Using reclaimed wood in buildings stores carbon and helps reduce emissions by avoiding the need to cut new trees.
We bought our living room beams from a local company called Big Timberworks in Gallatin Gateway, Montana, but they came from a factory in Milwaukee. Hudson Hart, one of the company’s CEOs, told me Big Timberworks entered the salvage business in the 1990s because such high-quality fiber was inexpensive and readily available from old Army and manufacturing buildings, ports, and shipyards. “You could just show up at a demolition site with a semi-truck and say, ‘Hey, let me take that off your hands.’ Pretty soon it was clear that the wood had an added value, and prices started going up.” Contractors began changing the demolition methods, carefully removing certain pieces by hand.
According to the most recent annual estimate, 30 million tons of wood waste from construction and demolition in the U.S. end up in landfills. What began as opportunistic salvage for prized timber is evolving into more coordinated systems, as cities and businesses embrace the use of reclaimed materials. Ordinances in cities like Portland, Oregon, and San Antonio require older buildings to be taken apart for repurposing the pieces, while Palo Alto, California has banned demolition completely. In Basel, Switzerland, online databases facilitate the reuse of reclaimed wood and other materials by linking potential buyers and sellers.
A worker refinishes reclaimed wooden siding at a sawmill in Pine Plains, New York.
Angus Mordant / Bloomberg via Getty Images
Using reclaimed wood in local buildings stores carbon and also helps reduce emissions by avoiding the need to cut new trees, process materials, or ship them long distances. Yet experts point to practical barriers: Many demolition contractors aren’t trained in deconstruction, and those who are often face high costs, complex logistics, or a lack of clear standards for grading and certifying salvaged wood.
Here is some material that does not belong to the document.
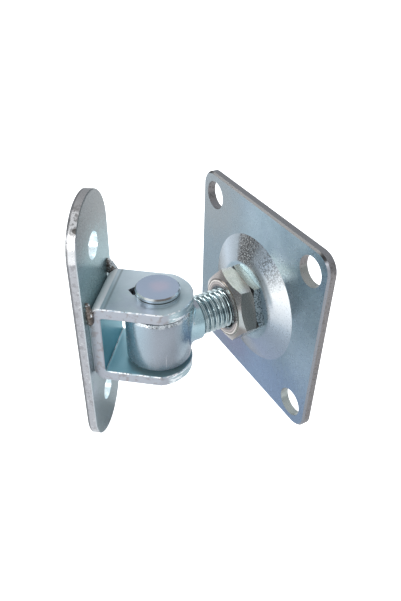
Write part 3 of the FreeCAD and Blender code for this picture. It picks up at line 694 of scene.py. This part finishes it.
def on_shank(point, slack=0.00001):
    """True for the plain shank, whose place the grown thread takes."""
    return point.x < THREAD_END + slack and math.hypot(point.y, point.z) < CREST_RADIUS + 2 * slack


head = cleaned_copy("eye_bolt", "eye_bolt_head", on_shank)
head.data.materials.append(eye)
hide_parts("eye_bolt")
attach(head, "eye")

# Hinge pin: a turned pin with a bevelled head. A pointed lug under the top ear passes the notch in the ear
# and then keeps the pin in.

pin = plated("pin_zinc", (0.50, 0.56, 0.60), (0.40, 0.46, 0.50), cloud_scale=90, base_roughness=0.2,
             tint=(0.42, 0.47, 0.50, 1))
pin_top = facing(pin, UP, 0.9, 0.97)
layer(pin, (0.44, 0.52, 0.66), [pin_top], 0.9)
layer(pin, (0.72, 0.58, 0.68), [pin_top, patch(pin, (51.2, 0, 22), (3.6, 3.6, 3), 0.2, 300, 0.7)], 0.4)
# Painted shade: a thin dark ring round the pin just above the ear, as the shadow in a groove.
layer(pin, (0.05, 0.06, 0.06), [patch(pin, (DRUM[0], 0, 20.15), (40, 40, 0.34), 0, 100, 0.2)], 0.9)
head_bevel = line(pin, UP)
# A painted highlight on the head's bevel on its +X side; darker brown on its +Y side.
layer(pin, (0.85, 0.88, 0.86), [head_bevel, facing(pin, (0.9, 0.5, 0.7), 0.85, 0.93)], 0.9)
layer(pin, (0.12, 0.09, 0.07), [head_bevel, facing(pin, (0.2, 1, 0.9), 0.93, 0.98)], 0.8)
finish("hinge_pin", pin)

# Clevis bracket: a strip folded to a U with round ends, whose top hole is notched for the pin's lug. Its
# sheared edges are paler than its faces.

PIN = Vector((52.1, 0, -0.35))
SWING = math.radians(-38)
EX = Vector((math.cos(SWING), math.sin(SWING), 0))
EY = Vector((-EX.y, EX.x, 0))


def at(x, y, z):
    """A point of the gate's side, from the pin along the leaf plate's own directions."""
    return PIN + x * EX + y * EY + Vector((0, 0, z))


bracket = plated("bracket_zinc", (0.54, 0.64, 0.68), (0.40, 0.51, 0.55), cloud_scale=60, base_roughness=0.38)
# Painted shade on the faces inside the U, which look towards the pin.
layer(bracket, (0.19, 0.47, 0.55), [facing(bracket, -EX, 0.8, 0.95)])
looking_up = facing(bracket, UP, 0.8, 0.9)
# Painted light: the lower ear's top face, in the top ear's shade, is painted light teal.
layer(bracket, (0.52, 0.80, 0.88), [looking_up, beyond(bracket, DOWN, 5, 9)])
# A painted reflection, lighter, towards the far side of the top ear.
layer(bracket, (0.70, 0.80, 0.86), [looking_up, patch(bracket, at(4, -14, 19), (20, 13, 6), 0.1, 300, 0.7)])
# Painted light: the bends' outer faces are painted near white and not metal.
bend_side = facing(bracket, EX, 0.06, 0.12)
layer(bracket, (0.93, 0.95, 0.96), [bend_side])
layer(bracket, 0.0, [bend_side], 1.0, on="Metallic")
# Painted shade: a soft dark line across the top ear where the bend begins.
bend_line = both(bracket, beyond(bracket, EX, 17.8, 18.6, PIN), beyond(bracket, -EX, -19.4, -18.7, PIN))
layer(bracket, (0.22, 0.27, 0.29), [beyond(bracket, UP, 10, 12), looking_up, bend_line], 0.6)
edge_faces = facing(bracket, UP, 0.2, 0.1)
near_side = facing(bracket, EY - 0.4 * EX, 0.55, 0.75)
layer(bracket, (0.360, 0.380, 0.420), [near_side, edge_faces])
layer(bracket, (0.24, 0.21, 0.20), [near_side, edge_faces, specks(bracket, 420, 0.53, 0.1)], 0.6)
# Painted reflections on the ears' round ends: teal, streaked with white.
round_end = facing(bracket, -EX, 0.35, 0.55)
layer(bracket, (0.42, 0.55, 0.58), [round_end, edge_faces, beyond(bracket, -EX, 6, 9, PIN)], 0.9)
layer(bracket, (0.97, 0.99, 1.0), [round_end, edge_faces, beyond(bracket, -EX, 6, 9, PIN),
                                   specks(bracket, 160, 0.50, 0.08, (1, 1, 5))], 0.9)
top_line = line(bracket, UP)
straight = facing(bracket, EX, 0.3, 0.1)
# Painted glints: white specks along the straight top edges, over dark brown mottle.
layer(bracket, (0.97, 0.98, 0.98), [top_line, straight, specks(bracket, 500, 0.46, 0.08)], 0.85)
layer(bracket, (0.13, 0.10, 0.09), [top_line, straight, specks(bracket, 600, 0.58, 0.05)], 0.8)
# Painted shade on the straight lower edges.
layer(bracket, (0.15, 0.15, 0.16), [line(bracket, DOWN), straight], 0.8)
finish("clevis_bracket", bracket)

# Leaf plate: a flat bar with round ends and a hole above and below the bracket, which is welded to it.
# It is zinc plated, with greyer edges that are paler, pitted and nicked near the top.

leaf = plated("leaf_zinc", (0.27, 0.33, 0.36), (0.175, 0.25, 0.28), cloud_scale=45)
# The leaf's face is greyer at the top and darker at the bottom; its lighter teal middle is painted light,
# where the bracket shades it.
layer(leaf, (0.21, 0.225, 0.225), [patch(leaf, at(25, -2, 56), (26, 26, 24), 0.2)], 0.9)
layer(leaf, (0.30, 0.46, 0.48), [patch(leaf, at(25, 4, 20), (26, 30, 24), 0.2)], 0.8)
layer(leaf, (0.14, 0.20, 0.22), [patch(leaf, at(25, -4, -50), (26, 30, 30), 0.2)], 0.8)
leaf_rim = both(leaf, facing(leaf, EX, 0.3, 0.2), facing(leaf, -EX, 0.3, 0.2))
layer(leaf, (0.31, 0.305, 0.31), [leaf_rim])
leaf_near = facing(leaf, EY, 0.75, 0.9)
layer(leaf, (0.36, 0.365, 0.385), [leaf_near])
layer(leaf, (0.24, 0.235, 0.245), [leaf_near, specks(leaf, 420, 0.50, 0.14)], 0.7)
layer(leaf, (0.52, 0.53, 0.54), [leaf_near, specks(leaf, 700, 0.60, 0.06)], 0.8)
# The rim is paler near the top.
pale_top_rim = patch(leaf, at(27, 17, 52), (12, 12, 9.5), 0.15, 400, 0.1)
layer(leaf, (0.64, 0.64, 0.645), [leaf_rim, pale_top_rim], 0.95)
pitted = patch(leaf, at(27, 15, 56), (12, 12, 6), 0.2, 400, 0.1)
layer(leaf, (0.20, 0.195, 0.195), [leaf_rim, pitted, specks(leaf, 700, 0.50, 0.05)], 0.8)
# Painted shade: a dark line along the rim's back edge.
layer(leaf, (0.12, 0.12, 0.125), [leaf_rim, beyond(leaf, EX, 28.5, 28.9, PIN)], 0.8)
inner_edge = beyond(leaf, EX, 26.0, 25.8, PIN)
layer(leaf, (0.13, 0.12, 0.12), [leaf_near, inner_edge, specks(leaf, 500, 0.5, 0.1)], 0.6)
nick = patch(leaf, at(25.7, 16.2, 54.6), (1.3, 2.5, 1.0), 0.5, 700, 0.1)
layer(leaf, (0.05, 0.045, 0.04), [leaf_rim, nick], 0.9)
# Painted shade on the near edge's back chamfer and a painted highlight on its front chamfer.
layer(leaf, (0.16, 0.165, 0.17), [facing(leaf, EY + EX, 0.9, 0.97)], 0.8)
layer(leaf, (0.62, 0.65, 0.67), [facing(leaf, EY - EX, 0.9, 0.97)], 0.8)
LEAF_HOLE_HEIGHT = 39.4
# The hole walls are painted bluish white, a painted reflection.
for height in (LEAF_HOLE_HEIGHT, -LEAF_HOLE_HEIGHT):
    hole_wall = patch(leaf, at(27.6, 0, height), (7.5, 7.5, 7.5), 0, 100, 0.1)
    layer(leaf, (0.80, 0.90, 0.93), [hole_wall, leaf_rim], 0.95)
finish("leaf_plate", leaf)

# Weld beads: short rippled fillets at the bracket's upper sides and one under its lower bend, burnt
# grey-brown and plated over, with painted glints as bright specks and a painted highlight on the far one's
# ridge.


def bead_tree():
    """A bead: a lumpy spindle with the ripples that a weld leaves as it sets."""
    tree = bpy.data.node_groups.new("weld_bead", "GeometryNodeTree")
    inputs_for(tree, (("Centre", "NodeSocketVector", (0, 0, 0)), ("Along", "NodeSocketVector", (0, 0, 1)),
                      ("Side A", "NodeSocketVector", (1, 0, 0)), ("Side B", "NodeSocketVector", (0, 1, 0)),
                      ("Length", "NodeSocketFloat", 0.012), ("Leg", "NodeSocketFloat", 0.0034),
                      ("Ripple", "NodeSocketFloat", 0.07), ("Ripple Count", "NodeSocketFloat", 8.0),
                      ("Lumps", "NodeSocketFloat", 0.25), ("Seed", "NodeSocketFloat", 3.0),
                      ("Finish", "NodeSocketMaterial", None)))
    given = add_node(tree, "NodeGroupInput").outputs
    grid = add_node(tree, "GeometryNodeMeshGrid")
    for key, value in (("Size X", 1.0), ("Size Y", 1.0), ("Vertices X", 97), ("Vertices Y", 49)):
        grid.inputs[key].default_value = value
    place = add_node(tree, "GeometryNodeInputPosition")
    split = add_node(tree, "ShaderNodeSeparateXYZ")
    feed(tree, place.outputs[0], split.inputs[0])
    u, v = split.outputs["X"], split.outputs["Y"]
    angle = maths(tree, "MULTIPLY", v, 2 * math.pi)
    cosine, sine = maths(tree, "COSINE", angle), maths(tree, "SINE", angle)
    bow = maths(tree, "MULTIPLY", maths(tree, "MULTIPLY", cosine, cosine), 0.05)
    beat = maths(tree, "MULTIPLY", given["Ripple Count"], 2 * math.pi)
    wave = maths(tree, "SINE", maths(tree, "MULTIPLY", maths(tree, "ADD", u, bow), beat))
    from_middle = maths(tree, "ABSOLUTE", maths(tree, "MULTIPLY", u, 2.0))
    fall = maths(tree, "SUBTRACT", 1.0, maths(tree, "POWER", from_middle, 3.5))
    ends = maths(tree, "POWER", fall, 0.5)
    spot = add_node(tree, "ShaderNodeCombineXYZ")
    feed(tree, maths(tree, "MULTIPLY", u, 3.0), spot.inputs["X"])
    feed(tree, cosine, spot.inputs["Y"])
    feed(tree, sine, spot.inputs["Z"])
    lumps = add_node(tree, "ShaderNodeTexNoise", noise_dimensions="4D")
    feed(tree, spot.outputs[0], lumps.inputs["Vector"])
    feed(tree, given["Seed"], lumps.inputs["W"])
    lumps.inputs["Scale"].default_value = 1.6
    lumps.inputs["Detail"].default_value = 4.0
    uneven = maths(tree, "MULTIPLY", maths(tree, "SUBTRACT", lumps.outputs["Fac"], 0.5), given["Lumps"])
    bumps = maths(tree, "MULTIPLY_ADD", wave, given["Ripple"], maths(tree, "MULTIPLY", uneven, 2.0))
    swell = maths(tree, "ADD", 1.0, bumps)
    radius = maths(tree, "MULTIPLY", maths(tree, "MULTIPLY", given["Leg"], ends), swell)
    total = given["Centre"]
    for source, factor in ((given["Along"], maths(tree, "MULTIPLY", u, given["Length"])),
                           (given["Side A"], maths(tree, "MULTIPLY", radius, cosine)),
                           (given["Side B"], maths(tree, "MULTIPLY", radius, sine))):
        scaled = add_node(tree, "ShaderNodeVectorMath", operation="SCALE")
        feed(tree, source, scaled.inputs[0])
        feed(tree, factor, scaled.inputs["Scale"])
        total = vector_maths(tree, "ADD", scaled.outputs[0], total)
    bent = add_node(tree, "GeometryNodeSetPosition")
    feed(tree, grid.outputs["Mesh"], bent.inputs["Geometry"])
    feed(tree, total, bent.inputs["Position"])
    merged = add_node(tree, "GeometryNodeMergeByDistance")
    merged.inputs["Distance"].default_value = 2e-6
    feed(tree, bent.outputs[0], merged.inputs["Geometry"])
    finish_tree(tree, merged.outputs[0], given["Finish"])
    return tree


burnt = plated("burnt_bead", (0.25, 0.21, 0.185), (0.05, 0.040, 0.034), metallic=0.6, cloud_scale=420,
               base_roughness=0.35, relief=0.0002, tint=(0.21, 0.16, 0.13, 1))
# A painted highlight along the far bead's ridge and painted glints in bright specks.
ridge = facing(burnt, Vector((0, 0, 0.6)) - EX, 0.75, 0.9)
layer(burnt, (0.80, 0.83, 0.84), [ridge, beyond(burnt, -EY, 5, 6, PIN)], 0.9)
layer(burnt, (0.85, 0.88, 0.90), [specks(burnt, 420, 0.57, 0.06)], 0.9)
BEAD = bead_tree()
for node, side, seed, lean, out, up, leg in (("weld_far", -1, 3.0, 0.5, 23.9, 18.2, 0.0021),
                                             ("weld_near", 1, 8.0, 0.1, 25.0, 16.6, 0.0017)):
    centre = at(out, side * 15.6, up) * MM
    along = (EX * lean + Vector((0, 0, 1))).normalized()
    bead = grow(node + "_bead", BEAD, burnt, centre=centre, along=along, side_a=along.cross(EY), side_b=EY,
                length=0.0112, leg=leg, ripple=0.03, lumps=0.5, seed=seed)
    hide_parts(node)
    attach(bead, "gate_side")
lower = grow("weld_lower_bead", BEAD, burnt, centre=at(24.3, 0, -18.0) * MM, along=EY, side_a=EX, side_b=UP,
             length=0.0235, leg=0.0021, seed=5.0, ripple_count=14.0)
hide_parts("weld_lower")
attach(lower, "gate_side")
In most regions, markets for resale are still small, making it harder to match reclaimed supply with construction demand.
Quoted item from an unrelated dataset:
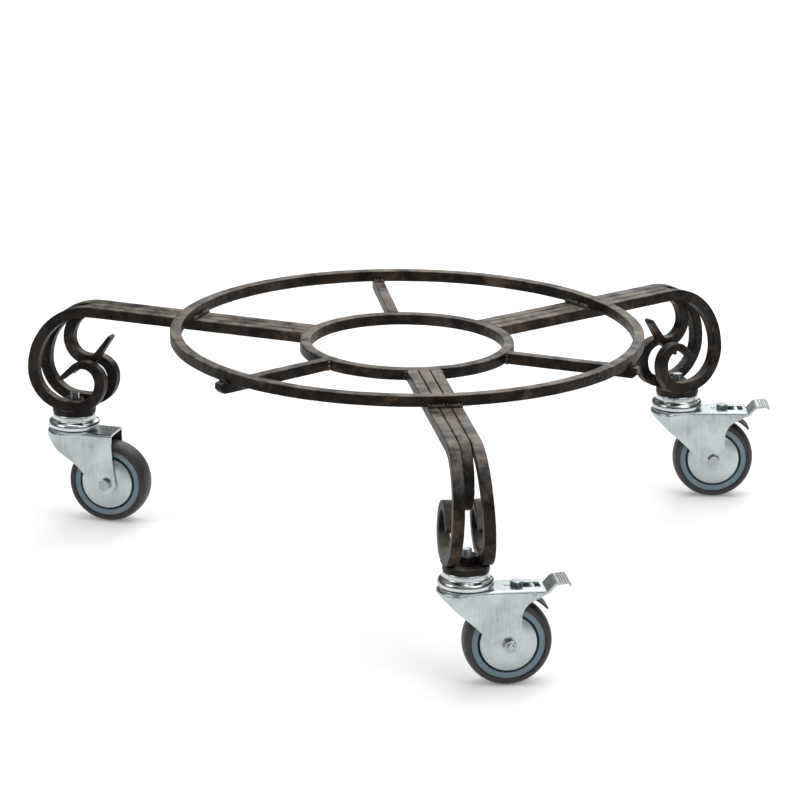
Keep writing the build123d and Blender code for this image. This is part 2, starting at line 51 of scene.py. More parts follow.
# ==== the pot ring ==========================================================================
# The hoop that the pot stands on: 10 mm square iron bar rolled to a ring and butt-welded.
# Hand work has left its faces slightly uneven and its edges worn round, and it is finished
# with a thin dark oily coat that lets a little brown rust through.
bar = 10 * mm
ring_low, ring_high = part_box("outer_ring")
ring_centre = Vector(((ring_low.x + ring_high.x) / 2, (ring_low.y + ring_high.y) / 2, 0))
outer_ring_radius = (ring_high.x - ring_low.x) / 2
bar_edge = 1.1 * mm
hammered_depth = 0.30 * mm
dents_per_metre, small_dents_per_metre = 70, 210
# colour of the upper faces: rubbed wear plus a painted highlight standing for the sheen of the light from
# above
rubbed_and_sheen_top = (0.225, 0.192, 0.160, 1)


def add(tree, kind, inputs=None, **settings):
    """Add a shader node; an input is given a value or the socket that feeds it."""
    made = tree.nodes.new(kind)
    for key, value in settings.items():
        setattr(made, key, value)
    for key, value in (inputs or {}).items():
        if isinstance(value, bpy.types.NodeSocket):
            tree.links.new(value, made.inputs[key])
        else:
            made.inputs[key].default_value = value
    return made


def between(tree, factor, low, high):
    """Ramp a 0-1 factor smoothly between two thresholds."""
    ramp = add(tree, "ShaderNodeMapRange", {"Value": factor, "From Min": low, "From Max": high})
    ramp.interpolation_type = "SMOOTHSTEP"
    return ramp.outputs["Result"]


def mixed(tree, factor, first, second):
    """Mix two colours, each a value or a socket."""
    made = add(tree, "ShaderNodeMix", data_type="RGBA")
    for index, value in ((0, factor), (6, first), (7, second)):
        if isinstance(value, bpy.types.NodeSocket):
            tree.links.new(value, made.inputs[index])
        else:
            made.inputs[index].default_value = value
    return made.outputs[2]


def speckle(tree, where, scale, detail=4.0, roughness=0.6):
    """Fractal noise, 0-1, with about `scale` lumps to the metre."""
    inputs = {"Vector": where, "Scale": scale, "Detail": detail, "Roughness": roughness}
    return add(tree, "ShaderNodeTexNoise", inputs).outputs["Fac"]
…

Among the pioneers of reclaimed materials is Dave Bennink, a deconstruction expert whose teams at Re-Use Consulting have helped relocate, dismantle, or partially deconstruct thousands of structures and trained hundreds of contractors and salvage teams. Bennink estimates that these combined efforts have avoided the harvest of 10,000 acres of secondary forest — equivalent to roughly 150 million board feet of wood.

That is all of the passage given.